───── Data shown

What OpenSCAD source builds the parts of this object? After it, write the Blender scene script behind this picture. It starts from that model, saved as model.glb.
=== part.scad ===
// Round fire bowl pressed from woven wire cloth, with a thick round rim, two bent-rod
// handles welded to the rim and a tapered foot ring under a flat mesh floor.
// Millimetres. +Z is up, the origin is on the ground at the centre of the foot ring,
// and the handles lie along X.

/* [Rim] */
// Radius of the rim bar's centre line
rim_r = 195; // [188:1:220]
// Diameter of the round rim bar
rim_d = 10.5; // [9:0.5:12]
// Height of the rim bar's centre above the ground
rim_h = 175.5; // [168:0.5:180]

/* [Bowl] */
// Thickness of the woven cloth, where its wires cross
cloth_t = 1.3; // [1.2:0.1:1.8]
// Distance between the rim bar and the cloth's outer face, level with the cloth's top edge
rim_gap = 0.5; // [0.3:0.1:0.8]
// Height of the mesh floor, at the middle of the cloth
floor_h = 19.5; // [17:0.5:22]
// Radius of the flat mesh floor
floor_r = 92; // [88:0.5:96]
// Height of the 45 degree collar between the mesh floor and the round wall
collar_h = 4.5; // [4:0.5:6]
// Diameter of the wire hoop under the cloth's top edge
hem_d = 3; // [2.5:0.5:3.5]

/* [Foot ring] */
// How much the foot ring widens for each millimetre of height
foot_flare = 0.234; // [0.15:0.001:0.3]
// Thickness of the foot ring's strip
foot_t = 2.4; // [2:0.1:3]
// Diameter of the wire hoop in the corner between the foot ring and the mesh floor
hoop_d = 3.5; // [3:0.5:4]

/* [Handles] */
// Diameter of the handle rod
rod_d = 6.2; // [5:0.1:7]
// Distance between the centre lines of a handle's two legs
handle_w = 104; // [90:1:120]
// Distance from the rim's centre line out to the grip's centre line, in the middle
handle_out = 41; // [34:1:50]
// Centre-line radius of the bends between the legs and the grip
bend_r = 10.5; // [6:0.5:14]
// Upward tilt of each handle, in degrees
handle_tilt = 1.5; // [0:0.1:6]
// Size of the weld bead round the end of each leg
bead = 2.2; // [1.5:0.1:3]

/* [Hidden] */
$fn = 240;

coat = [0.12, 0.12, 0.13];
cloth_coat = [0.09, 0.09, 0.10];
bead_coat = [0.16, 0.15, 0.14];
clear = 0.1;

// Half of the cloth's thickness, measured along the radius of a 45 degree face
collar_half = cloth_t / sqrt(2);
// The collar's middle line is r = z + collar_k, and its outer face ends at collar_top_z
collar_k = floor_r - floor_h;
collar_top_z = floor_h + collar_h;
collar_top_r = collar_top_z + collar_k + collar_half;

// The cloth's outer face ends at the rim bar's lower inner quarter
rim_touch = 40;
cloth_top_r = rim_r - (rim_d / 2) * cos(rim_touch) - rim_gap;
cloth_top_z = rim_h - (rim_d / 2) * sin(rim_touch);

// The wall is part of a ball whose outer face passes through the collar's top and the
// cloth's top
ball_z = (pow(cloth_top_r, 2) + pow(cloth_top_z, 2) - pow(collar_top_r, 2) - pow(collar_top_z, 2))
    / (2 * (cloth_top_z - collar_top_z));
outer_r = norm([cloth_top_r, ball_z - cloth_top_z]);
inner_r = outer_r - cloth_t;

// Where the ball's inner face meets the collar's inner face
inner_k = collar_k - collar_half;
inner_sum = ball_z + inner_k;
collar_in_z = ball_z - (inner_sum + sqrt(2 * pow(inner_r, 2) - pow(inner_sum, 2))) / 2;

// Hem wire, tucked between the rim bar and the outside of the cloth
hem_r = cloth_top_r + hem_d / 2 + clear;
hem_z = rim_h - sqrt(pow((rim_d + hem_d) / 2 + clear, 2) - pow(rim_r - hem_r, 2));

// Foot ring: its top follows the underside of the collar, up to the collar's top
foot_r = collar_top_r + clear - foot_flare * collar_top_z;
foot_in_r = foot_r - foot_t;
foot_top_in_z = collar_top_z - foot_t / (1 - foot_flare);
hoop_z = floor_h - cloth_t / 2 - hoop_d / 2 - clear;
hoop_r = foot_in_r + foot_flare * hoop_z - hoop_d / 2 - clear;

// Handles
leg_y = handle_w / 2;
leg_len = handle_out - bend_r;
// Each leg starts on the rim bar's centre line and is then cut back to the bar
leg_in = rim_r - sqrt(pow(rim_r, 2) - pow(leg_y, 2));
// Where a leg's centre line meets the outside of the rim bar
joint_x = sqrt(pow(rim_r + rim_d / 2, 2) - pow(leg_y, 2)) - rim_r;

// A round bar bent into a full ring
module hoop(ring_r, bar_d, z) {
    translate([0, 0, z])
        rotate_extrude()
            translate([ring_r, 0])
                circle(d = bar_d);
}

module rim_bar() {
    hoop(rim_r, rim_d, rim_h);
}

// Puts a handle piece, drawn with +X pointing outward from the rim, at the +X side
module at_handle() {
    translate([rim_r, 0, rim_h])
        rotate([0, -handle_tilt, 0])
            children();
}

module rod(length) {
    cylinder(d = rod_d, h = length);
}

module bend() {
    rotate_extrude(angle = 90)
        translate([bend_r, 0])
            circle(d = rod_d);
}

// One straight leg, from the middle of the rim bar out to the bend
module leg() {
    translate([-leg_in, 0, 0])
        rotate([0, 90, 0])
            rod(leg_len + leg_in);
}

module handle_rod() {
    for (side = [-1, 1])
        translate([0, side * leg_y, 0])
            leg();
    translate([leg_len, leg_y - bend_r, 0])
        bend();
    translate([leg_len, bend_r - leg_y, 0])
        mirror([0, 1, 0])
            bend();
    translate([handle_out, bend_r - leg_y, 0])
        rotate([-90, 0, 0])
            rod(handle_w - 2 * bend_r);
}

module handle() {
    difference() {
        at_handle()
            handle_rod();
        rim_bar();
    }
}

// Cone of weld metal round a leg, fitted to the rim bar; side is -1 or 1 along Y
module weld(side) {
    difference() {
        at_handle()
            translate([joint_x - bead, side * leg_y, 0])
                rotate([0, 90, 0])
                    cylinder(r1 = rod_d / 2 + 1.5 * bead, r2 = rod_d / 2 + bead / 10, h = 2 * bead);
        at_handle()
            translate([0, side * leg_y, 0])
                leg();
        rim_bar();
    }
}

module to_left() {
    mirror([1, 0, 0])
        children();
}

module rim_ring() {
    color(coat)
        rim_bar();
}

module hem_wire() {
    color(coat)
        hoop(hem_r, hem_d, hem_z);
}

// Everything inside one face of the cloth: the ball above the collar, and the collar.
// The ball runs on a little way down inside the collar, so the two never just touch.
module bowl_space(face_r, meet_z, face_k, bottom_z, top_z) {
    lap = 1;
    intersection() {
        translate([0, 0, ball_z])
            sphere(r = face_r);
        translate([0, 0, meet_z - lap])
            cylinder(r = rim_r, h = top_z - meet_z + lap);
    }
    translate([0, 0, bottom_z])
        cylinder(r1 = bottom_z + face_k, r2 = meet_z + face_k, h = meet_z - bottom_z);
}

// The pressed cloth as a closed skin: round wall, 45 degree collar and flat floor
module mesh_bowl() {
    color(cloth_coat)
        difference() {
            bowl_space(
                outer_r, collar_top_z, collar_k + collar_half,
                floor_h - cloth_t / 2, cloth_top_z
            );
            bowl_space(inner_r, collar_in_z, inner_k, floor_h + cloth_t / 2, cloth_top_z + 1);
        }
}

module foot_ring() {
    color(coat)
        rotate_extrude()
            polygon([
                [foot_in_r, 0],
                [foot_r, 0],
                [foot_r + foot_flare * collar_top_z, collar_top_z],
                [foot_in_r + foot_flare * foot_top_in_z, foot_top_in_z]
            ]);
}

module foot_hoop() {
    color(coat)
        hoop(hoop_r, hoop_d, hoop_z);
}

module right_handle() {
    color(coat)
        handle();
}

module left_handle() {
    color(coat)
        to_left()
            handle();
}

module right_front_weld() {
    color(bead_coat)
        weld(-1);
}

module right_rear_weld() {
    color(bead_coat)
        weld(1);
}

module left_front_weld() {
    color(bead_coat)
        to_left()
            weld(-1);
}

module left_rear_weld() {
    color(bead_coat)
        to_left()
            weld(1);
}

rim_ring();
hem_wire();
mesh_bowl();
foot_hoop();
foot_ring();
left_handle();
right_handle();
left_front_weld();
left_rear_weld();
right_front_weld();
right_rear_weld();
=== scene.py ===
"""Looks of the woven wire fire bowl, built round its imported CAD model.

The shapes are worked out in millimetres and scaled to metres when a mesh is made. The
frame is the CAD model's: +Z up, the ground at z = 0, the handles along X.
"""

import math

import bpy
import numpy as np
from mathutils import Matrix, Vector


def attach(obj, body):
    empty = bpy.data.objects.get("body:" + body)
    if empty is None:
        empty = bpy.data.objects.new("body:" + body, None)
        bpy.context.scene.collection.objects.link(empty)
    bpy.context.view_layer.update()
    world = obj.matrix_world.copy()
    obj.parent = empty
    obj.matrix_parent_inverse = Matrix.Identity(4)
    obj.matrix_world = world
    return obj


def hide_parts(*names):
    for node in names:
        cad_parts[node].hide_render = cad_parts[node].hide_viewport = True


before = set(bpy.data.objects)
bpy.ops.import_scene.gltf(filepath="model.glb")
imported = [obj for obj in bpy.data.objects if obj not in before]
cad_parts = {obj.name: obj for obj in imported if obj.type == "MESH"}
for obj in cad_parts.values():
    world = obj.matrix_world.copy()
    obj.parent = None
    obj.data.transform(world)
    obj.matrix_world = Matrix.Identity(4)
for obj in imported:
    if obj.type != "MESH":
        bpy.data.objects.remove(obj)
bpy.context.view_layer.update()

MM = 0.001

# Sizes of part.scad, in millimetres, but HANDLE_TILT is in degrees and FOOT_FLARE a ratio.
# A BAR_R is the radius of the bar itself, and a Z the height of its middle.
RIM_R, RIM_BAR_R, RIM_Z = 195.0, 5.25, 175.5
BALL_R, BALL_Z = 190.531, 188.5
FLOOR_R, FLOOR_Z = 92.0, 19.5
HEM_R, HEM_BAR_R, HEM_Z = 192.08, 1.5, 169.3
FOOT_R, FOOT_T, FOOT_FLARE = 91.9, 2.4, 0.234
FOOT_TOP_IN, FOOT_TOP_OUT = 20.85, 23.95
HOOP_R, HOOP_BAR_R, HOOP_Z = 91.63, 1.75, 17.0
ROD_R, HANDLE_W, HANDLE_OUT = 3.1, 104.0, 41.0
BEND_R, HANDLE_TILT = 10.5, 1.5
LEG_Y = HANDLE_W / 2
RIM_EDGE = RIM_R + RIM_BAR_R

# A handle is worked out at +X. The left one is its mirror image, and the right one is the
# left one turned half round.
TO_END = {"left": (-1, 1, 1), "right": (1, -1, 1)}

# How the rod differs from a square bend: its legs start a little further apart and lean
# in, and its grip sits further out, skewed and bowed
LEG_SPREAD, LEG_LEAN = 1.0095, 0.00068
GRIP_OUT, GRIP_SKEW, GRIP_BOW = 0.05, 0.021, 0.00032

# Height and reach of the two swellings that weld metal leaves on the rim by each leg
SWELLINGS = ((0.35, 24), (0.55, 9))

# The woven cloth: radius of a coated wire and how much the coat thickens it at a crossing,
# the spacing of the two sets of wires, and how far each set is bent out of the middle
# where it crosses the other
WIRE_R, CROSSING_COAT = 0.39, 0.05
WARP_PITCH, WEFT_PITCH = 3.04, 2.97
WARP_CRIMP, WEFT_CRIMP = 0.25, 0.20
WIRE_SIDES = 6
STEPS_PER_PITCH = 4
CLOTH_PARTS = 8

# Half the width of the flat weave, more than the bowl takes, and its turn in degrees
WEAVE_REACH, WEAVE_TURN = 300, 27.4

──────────
───── Data shown

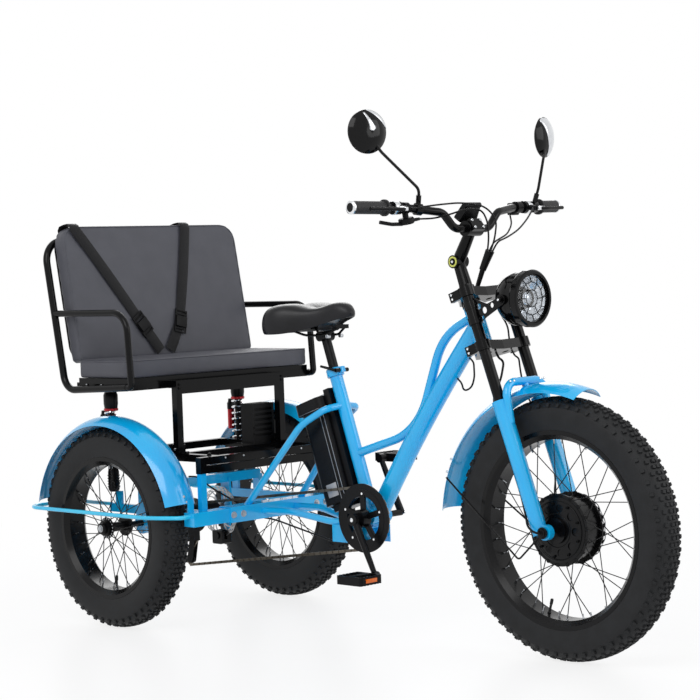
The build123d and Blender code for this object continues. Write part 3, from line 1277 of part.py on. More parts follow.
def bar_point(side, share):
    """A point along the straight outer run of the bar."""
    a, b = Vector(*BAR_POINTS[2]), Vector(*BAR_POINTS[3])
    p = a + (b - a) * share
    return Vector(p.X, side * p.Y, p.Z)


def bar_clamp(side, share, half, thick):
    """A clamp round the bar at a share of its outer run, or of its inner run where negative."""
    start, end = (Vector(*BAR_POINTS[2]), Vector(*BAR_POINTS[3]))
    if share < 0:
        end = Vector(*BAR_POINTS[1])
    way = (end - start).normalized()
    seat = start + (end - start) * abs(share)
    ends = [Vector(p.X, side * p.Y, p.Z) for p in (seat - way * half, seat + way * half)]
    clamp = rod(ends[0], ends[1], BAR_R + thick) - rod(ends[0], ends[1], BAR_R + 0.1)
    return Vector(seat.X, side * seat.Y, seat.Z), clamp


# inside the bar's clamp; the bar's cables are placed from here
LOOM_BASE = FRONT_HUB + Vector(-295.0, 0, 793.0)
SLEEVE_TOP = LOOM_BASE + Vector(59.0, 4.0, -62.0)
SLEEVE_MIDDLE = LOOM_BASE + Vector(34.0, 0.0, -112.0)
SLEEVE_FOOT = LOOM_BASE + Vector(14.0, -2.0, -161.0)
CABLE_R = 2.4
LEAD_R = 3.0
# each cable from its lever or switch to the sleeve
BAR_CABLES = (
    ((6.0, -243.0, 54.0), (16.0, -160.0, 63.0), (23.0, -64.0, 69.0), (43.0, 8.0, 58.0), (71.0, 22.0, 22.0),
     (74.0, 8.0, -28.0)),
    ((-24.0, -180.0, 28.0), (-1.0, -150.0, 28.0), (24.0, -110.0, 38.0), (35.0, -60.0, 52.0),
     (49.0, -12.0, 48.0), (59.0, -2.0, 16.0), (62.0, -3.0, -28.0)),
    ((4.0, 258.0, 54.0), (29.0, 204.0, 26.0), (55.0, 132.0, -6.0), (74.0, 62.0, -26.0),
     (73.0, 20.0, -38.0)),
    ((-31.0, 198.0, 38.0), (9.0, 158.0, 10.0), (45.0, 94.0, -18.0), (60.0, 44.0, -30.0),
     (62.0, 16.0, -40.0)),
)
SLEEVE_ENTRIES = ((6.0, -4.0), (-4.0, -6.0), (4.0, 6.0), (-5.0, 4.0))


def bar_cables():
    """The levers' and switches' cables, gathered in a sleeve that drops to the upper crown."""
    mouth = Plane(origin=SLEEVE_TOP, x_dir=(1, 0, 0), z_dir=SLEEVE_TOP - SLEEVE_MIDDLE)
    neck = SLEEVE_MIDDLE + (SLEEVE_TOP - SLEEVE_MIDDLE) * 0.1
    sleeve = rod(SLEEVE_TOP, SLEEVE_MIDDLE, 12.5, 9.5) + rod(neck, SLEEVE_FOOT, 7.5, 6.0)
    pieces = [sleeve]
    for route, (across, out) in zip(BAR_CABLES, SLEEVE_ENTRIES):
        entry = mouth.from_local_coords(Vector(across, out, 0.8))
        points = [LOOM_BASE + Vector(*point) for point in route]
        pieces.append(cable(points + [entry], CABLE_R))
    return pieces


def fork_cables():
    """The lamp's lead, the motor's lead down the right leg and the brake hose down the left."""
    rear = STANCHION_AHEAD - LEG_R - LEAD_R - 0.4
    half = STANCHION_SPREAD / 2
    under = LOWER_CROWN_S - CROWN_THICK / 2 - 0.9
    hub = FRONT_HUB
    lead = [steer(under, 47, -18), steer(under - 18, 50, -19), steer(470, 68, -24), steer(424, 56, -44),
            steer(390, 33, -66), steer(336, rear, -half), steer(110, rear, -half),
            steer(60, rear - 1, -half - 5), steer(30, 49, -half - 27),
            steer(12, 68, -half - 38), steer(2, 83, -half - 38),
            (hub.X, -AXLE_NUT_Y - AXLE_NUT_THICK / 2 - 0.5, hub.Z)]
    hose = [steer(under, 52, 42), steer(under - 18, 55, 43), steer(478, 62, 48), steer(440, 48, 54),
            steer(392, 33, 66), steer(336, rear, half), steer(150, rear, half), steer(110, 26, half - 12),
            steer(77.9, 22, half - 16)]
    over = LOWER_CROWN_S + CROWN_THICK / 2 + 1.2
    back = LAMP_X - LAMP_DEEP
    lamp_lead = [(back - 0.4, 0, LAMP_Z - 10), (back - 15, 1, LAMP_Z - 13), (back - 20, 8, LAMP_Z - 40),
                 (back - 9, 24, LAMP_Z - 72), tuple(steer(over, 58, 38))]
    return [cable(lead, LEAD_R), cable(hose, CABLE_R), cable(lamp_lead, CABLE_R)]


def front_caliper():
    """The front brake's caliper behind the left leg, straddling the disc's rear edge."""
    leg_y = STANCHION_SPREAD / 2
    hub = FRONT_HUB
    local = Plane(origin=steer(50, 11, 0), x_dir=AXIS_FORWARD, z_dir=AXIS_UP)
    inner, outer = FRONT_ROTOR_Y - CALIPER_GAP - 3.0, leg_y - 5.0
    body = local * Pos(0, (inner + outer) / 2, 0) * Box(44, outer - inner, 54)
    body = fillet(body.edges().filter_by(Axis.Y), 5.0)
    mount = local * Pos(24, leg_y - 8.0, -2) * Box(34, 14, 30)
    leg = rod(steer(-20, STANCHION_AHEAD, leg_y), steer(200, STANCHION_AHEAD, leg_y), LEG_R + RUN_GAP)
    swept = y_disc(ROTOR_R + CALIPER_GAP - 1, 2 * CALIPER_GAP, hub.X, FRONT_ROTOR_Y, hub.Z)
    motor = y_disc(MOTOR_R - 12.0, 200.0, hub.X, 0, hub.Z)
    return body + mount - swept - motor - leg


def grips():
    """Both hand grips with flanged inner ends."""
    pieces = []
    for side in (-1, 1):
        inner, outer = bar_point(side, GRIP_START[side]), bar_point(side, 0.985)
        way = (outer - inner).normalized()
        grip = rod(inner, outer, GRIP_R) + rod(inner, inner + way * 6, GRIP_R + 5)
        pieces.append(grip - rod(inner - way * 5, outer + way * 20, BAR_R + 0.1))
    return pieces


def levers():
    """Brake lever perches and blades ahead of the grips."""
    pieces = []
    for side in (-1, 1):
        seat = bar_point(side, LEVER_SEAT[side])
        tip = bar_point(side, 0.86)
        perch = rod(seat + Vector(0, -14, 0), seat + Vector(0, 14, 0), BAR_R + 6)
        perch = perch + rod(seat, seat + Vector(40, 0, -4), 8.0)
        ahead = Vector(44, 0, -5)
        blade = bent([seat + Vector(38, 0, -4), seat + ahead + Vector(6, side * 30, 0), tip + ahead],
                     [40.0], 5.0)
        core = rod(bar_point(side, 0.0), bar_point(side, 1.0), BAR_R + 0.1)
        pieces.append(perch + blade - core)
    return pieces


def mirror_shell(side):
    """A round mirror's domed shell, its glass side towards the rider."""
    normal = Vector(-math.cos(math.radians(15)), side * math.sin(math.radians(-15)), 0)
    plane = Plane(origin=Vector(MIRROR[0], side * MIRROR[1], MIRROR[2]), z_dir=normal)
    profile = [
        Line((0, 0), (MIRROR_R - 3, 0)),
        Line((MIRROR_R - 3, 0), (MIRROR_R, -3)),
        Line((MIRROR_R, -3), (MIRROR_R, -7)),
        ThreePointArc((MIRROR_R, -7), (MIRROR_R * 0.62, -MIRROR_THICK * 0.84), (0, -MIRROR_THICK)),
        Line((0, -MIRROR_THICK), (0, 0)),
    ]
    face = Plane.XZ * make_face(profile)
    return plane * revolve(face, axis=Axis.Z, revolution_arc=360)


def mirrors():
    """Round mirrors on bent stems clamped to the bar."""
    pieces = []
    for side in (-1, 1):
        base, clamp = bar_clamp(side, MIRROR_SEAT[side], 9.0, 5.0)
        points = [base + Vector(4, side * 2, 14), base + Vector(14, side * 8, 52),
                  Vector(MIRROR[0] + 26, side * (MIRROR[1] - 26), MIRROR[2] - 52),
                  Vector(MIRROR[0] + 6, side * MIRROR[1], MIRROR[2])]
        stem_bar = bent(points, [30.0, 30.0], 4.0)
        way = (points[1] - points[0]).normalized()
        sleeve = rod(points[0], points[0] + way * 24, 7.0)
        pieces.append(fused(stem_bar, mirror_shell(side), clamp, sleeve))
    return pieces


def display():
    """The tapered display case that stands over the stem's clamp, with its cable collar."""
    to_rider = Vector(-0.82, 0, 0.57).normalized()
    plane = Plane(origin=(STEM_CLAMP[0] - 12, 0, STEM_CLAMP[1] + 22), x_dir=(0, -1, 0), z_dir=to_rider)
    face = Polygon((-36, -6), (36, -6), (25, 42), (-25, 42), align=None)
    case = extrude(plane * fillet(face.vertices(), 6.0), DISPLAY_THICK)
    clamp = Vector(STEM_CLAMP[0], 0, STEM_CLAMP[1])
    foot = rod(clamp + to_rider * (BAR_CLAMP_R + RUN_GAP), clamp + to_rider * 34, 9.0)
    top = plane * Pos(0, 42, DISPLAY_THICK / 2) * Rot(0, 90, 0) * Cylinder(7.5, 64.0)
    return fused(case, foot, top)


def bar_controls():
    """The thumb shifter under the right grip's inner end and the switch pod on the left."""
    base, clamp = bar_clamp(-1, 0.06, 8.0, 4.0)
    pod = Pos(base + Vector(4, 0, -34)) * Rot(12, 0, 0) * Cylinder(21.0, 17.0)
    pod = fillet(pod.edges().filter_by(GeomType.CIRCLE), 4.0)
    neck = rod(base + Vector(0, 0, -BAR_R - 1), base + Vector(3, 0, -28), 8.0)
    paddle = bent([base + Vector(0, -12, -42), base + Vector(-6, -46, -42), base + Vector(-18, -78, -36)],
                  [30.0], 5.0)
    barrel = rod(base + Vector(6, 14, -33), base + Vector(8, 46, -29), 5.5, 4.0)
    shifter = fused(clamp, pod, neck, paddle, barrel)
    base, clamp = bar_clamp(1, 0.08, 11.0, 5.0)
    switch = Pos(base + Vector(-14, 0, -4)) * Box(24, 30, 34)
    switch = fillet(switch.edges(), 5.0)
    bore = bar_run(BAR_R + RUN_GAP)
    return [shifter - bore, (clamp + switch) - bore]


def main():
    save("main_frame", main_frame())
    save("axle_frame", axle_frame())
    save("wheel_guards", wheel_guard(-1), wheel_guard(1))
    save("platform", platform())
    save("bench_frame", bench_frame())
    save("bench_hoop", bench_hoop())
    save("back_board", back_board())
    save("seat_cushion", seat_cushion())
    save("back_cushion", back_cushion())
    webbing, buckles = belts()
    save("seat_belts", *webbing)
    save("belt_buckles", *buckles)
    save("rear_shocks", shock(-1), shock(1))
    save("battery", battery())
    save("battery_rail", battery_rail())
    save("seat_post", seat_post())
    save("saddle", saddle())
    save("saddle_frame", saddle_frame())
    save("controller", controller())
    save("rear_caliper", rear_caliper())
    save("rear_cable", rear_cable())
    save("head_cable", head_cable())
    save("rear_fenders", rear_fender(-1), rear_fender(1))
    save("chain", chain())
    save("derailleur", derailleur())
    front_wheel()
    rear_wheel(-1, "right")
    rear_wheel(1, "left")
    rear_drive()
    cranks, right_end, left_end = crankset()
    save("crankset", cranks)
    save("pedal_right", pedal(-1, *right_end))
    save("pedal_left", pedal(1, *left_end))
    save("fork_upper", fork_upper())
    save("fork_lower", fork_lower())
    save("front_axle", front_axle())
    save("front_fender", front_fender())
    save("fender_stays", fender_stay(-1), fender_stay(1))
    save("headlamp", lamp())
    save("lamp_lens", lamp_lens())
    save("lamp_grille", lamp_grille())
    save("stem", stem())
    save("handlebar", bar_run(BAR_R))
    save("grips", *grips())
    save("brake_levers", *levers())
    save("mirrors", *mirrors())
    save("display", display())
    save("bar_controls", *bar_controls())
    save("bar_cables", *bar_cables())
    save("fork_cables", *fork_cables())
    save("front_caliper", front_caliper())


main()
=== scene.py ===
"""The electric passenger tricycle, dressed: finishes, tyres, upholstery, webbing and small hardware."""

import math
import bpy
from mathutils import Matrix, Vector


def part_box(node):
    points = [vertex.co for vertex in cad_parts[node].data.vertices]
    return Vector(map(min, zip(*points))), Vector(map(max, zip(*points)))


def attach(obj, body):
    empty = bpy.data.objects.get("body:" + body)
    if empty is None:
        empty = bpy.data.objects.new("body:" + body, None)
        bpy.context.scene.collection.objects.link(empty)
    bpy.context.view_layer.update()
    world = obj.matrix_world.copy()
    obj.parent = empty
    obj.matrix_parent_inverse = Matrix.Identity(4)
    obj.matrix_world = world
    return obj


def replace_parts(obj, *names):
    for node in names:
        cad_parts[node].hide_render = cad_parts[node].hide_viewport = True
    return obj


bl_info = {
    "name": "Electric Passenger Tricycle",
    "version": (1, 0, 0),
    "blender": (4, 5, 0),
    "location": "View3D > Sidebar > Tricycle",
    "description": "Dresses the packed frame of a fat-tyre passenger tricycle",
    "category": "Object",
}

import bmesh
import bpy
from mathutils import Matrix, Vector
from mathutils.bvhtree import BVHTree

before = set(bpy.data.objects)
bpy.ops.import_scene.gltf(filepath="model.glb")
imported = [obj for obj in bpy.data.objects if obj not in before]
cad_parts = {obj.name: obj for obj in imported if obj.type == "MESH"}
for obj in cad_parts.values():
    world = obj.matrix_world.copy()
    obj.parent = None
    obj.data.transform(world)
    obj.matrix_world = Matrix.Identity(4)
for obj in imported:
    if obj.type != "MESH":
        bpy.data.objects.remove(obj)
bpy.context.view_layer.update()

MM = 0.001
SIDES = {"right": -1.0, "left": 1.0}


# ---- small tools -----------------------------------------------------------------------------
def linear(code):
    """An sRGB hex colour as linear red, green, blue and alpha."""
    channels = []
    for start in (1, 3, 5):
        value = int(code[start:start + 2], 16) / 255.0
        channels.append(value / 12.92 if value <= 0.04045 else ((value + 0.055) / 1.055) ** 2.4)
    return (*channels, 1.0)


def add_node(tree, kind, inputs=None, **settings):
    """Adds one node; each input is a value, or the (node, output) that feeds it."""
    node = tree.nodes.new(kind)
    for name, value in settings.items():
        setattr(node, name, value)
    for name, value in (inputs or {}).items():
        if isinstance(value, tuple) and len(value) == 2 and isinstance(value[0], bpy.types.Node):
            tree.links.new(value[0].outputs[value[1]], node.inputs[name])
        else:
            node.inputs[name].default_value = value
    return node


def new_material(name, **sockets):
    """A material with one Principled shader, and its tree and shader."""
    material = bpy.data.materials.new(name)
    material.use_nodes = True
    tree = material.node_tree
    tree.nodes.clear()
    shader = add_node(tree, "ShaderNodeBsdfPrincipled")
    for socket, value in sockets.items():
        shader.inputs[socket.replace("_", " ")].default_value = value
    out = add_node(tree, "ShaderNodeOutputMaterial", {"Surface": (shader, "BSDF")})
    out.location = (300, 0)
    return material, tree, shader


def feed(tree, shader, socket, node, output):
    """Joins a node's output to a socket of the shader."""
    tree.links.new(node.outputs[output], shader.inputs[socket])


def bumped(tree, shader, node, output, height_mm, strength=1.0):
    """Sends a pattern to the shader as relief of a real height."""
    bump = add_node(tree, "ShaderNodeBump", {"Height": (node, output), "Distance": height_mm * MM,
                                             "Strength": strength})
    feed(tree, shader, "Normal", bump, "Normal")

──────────

Instruction ::
Repeat exactly, and only, the lines from the one containing "What OpenSCAD source" through the one containing "rim_h = 175.5; // [168:0.5:180]", both included.

Answer to the task ::
What OpenSCAD source builds the parts of this object? After it, write the Blender scene script behind this picture. It starts from that model, saved as model.glb.
=== part.scad ===
// Round fire bowl pressed from woven wire cloth, with a thick round rim, two bent-rod
// handles welded to the rim and a tapered foot ring under a flat mesh floor.
// Millimetres. +Z is up, the origin is on the ground at the centre of the foot ring,
// and the handles lie along X.

/* [Rim] */
// Radius of the rim bar's centre line
rim_r = 195; // [188:1:220]
// Diameter of the round rim bar
rim_d = 10.5; // [9:0.5:12]
// Height of the rim bar's centre above the ground
rim_h = 175.5; // [168:0.5:180]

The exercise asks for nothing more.